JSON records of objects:
* BEGIN *

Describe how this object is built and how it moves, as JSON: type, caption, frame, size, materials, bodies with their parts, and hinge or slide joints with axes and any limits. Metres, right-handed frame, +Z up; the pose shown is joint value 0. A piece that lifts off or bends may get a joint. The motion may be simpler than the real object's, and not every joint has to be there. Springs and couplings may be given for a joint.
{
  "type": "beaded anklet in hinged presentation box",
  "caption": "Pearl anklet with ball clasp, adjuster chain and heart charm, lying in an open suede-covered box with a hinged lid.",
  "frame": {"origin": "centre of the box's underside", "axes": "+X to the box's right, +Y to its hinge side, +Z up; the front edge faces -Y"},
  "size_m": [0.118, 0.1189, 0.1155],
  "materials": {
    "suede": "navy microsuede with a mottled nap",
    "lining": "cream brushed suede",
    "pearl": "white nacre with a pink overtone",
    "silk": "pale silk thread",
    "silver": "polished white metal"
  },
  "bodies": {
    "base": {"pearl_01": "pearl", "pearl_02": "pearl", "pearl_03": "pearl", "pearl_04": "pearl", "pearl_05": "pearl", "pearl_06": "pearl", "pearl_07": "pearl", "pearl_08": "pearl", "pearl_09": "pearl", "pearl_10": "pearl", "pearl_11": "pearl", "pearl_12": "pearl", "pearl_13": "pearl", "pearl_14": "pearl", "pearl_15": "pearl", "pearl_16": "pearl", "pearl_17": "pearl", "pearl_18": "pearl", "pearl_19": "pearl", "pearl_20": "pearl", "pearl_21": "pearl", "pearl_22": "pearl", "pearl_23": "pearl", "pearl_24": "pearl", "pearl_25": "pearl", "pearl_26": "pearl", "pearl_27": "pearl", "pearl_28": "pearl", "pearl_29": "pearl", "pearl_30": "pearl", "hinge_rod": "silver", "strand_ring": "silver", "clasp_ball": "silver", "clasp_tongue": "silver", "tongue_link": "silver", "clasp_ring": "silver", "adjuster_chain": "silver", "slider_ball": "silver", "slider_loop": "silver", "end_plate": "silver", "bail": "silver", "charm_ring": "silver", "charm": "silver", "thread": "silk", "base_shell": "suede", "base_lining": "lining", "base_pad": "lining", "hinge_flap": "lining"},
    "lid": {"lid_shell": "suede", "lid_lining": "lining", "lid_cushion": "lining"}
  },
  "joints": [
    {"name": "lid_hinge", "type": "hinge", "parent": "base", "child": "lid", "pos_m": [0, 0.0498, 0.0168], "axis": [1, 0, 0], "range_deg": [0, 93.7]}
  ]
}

* END *
* BEGIN *

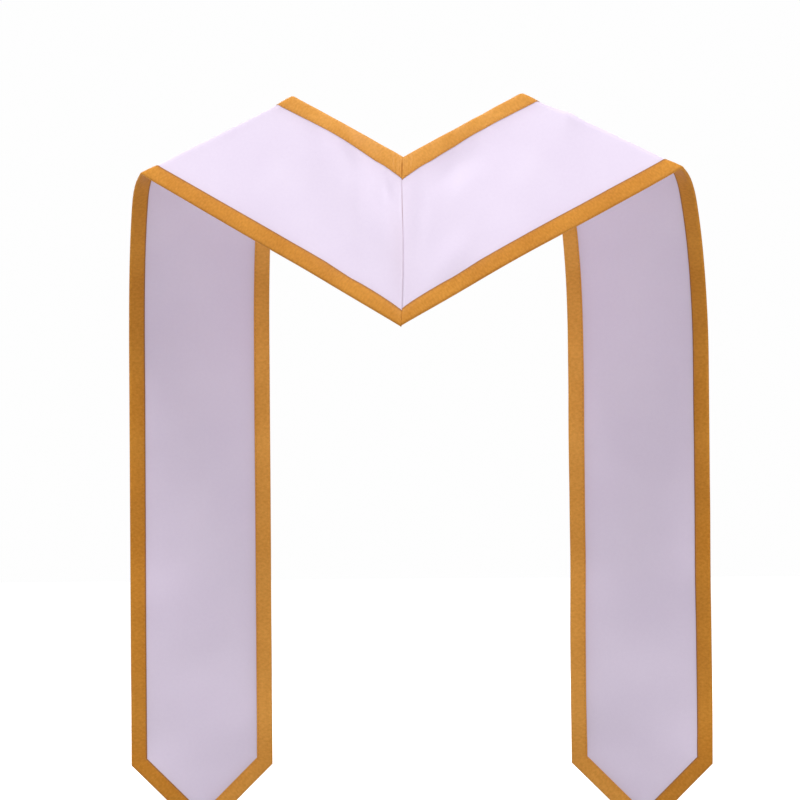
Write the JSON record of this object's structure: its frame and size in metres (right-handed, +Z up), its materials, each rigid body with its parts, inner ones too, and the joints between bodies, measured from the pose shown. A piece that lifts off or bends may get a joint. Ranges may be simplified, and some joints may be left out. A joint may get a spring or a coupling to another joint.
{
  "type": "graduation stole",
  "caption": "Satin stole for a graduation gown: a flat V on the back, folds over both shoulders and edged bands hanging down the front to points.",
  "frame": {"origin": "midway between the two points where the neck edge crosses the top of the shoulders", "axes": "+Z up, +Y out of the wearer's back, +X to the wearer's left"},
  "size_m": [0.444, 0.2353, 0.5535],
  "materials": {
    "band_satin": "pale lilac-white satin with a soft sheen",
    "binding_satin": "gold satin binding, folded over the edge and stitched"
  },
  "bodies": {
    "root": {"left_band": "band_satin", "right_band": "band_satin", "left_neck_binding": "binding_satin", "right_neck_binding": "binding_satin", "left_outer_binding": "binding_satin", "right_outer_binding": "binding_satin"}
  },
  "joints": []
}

* END *

TASK STATEMENT – From the listing above, collect every line that mentions the word "lifts".

ANSWER BELOW –
Describe how this object is built and how it moves, as JSON: type, caption, frame, size, materials, bodies with their parts, and hinge or slide joints with axes and any limits. Metres, right-handed frame, +Z up; the pose shown is joint value 0. A piece that lifts off or bends may get a joint. The motion may be simpler than the real object's, and not every joint has to be there. Springs and couplings may be given for a joint.
Write the JSON record of this object's structure: its frame and size in metres (right-handed, +Z up), its materials, each rigid body with its parts, inner ones too, and the joints between bodies, measured from the pose shown. A piece that lifts off or bends may get a joint. Ranges may be simplified, and some joints may be left out. A joint may get a spring or a coupling to another joint.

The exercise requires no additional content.